ATTENDING university may become impossible for many regional students in the next 10 years as the cost of living and university fees are expected to skyrocket.
University fees and the cost of living for a three-year course are estimated to be more than $114,000, but, according to the Australian Scholarships Group (ASG), that figure could rise to almost $170,000.
While most students living in Sydney have the option of attending a university within commuting distance and saving on costs like rent and utilities, it is regional students who are left with the biggest bills.
ASG estimates it costs an extra $15,000 a year to rent shared accommodation than to live at home.

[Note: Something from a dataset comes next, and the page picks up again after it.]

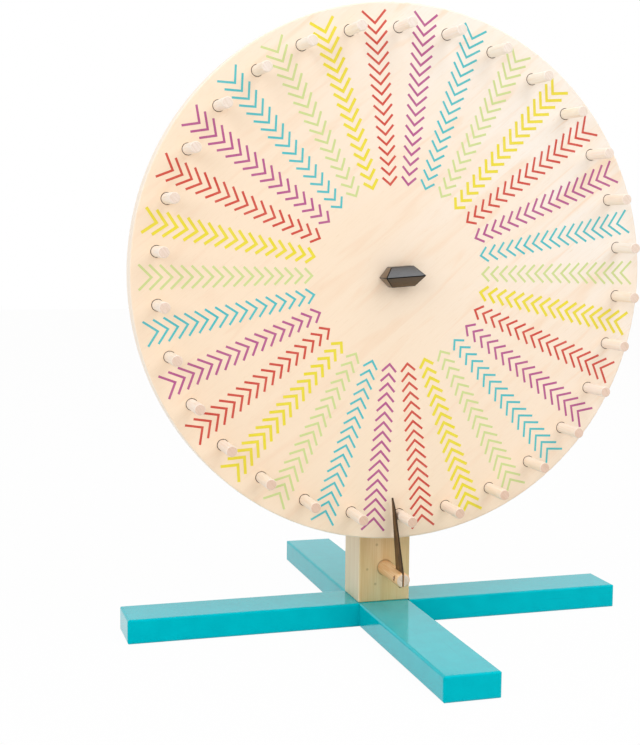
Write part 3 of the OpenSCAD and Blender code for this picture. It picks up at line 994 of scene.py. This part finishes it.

By 2024, the cost of living away from home while studying could be higher than $37,000 a year.
For students who are trying to live on a part-time income or government assistance, it will be almost impossible to make ends meet, according to Country Education Foundation chief executive Sarah Taylor.
She says more will need to be done to ensure that tertiary education is a possibility for rural students in the future.
“We are already seeing the impact of university study on people from rural and regional areas, especially when they are studying in metropolitan areas. Even when you factor in government assistance and other scholarships, it is still barely enough for people to survive,” she said.
“Most of the people we provide scholarships for are getting some sort of youth allowance and also working one, two or even three jobs. And that has a major impact on your ability to study.
Ms Taylor said there was already a big gap between students from urban and regional areas.
“If you take a classroom in Dubbo and one in Sydney, both with similar grades, you can bet that 50 per cent more students from the Sydney class will go to university and that is because of the financial barrier,” she said.
“Looking ahead, if these trends of rising university fees and costs continue, the educational divide is going to continue to widen.”
Yearly course costs for accounting, law, veterinary science and medicine degrees are estimated to rise from $10,085 per year in 2014 to $16,775 in 2024, while horticulture and engineering degrees are forecast to increase from $8613 to $14,326 a year in 2024, and photography and psychology degrees are forecast to jump from $6044 to $10,053 in the next decade.
ASG CEO John Velegrinis said Australia had no choice but to maintain high levels of training to compete on the world stage, but said the rising costs were a major concern and could exclude some.
“Australians will continue to compete in an increasingly global job market, so it is critical that students gain the necessary skills required to secure employment. Yet the affordability of post-secondary education is one area that can limit a student’s access to continuing study,” he said.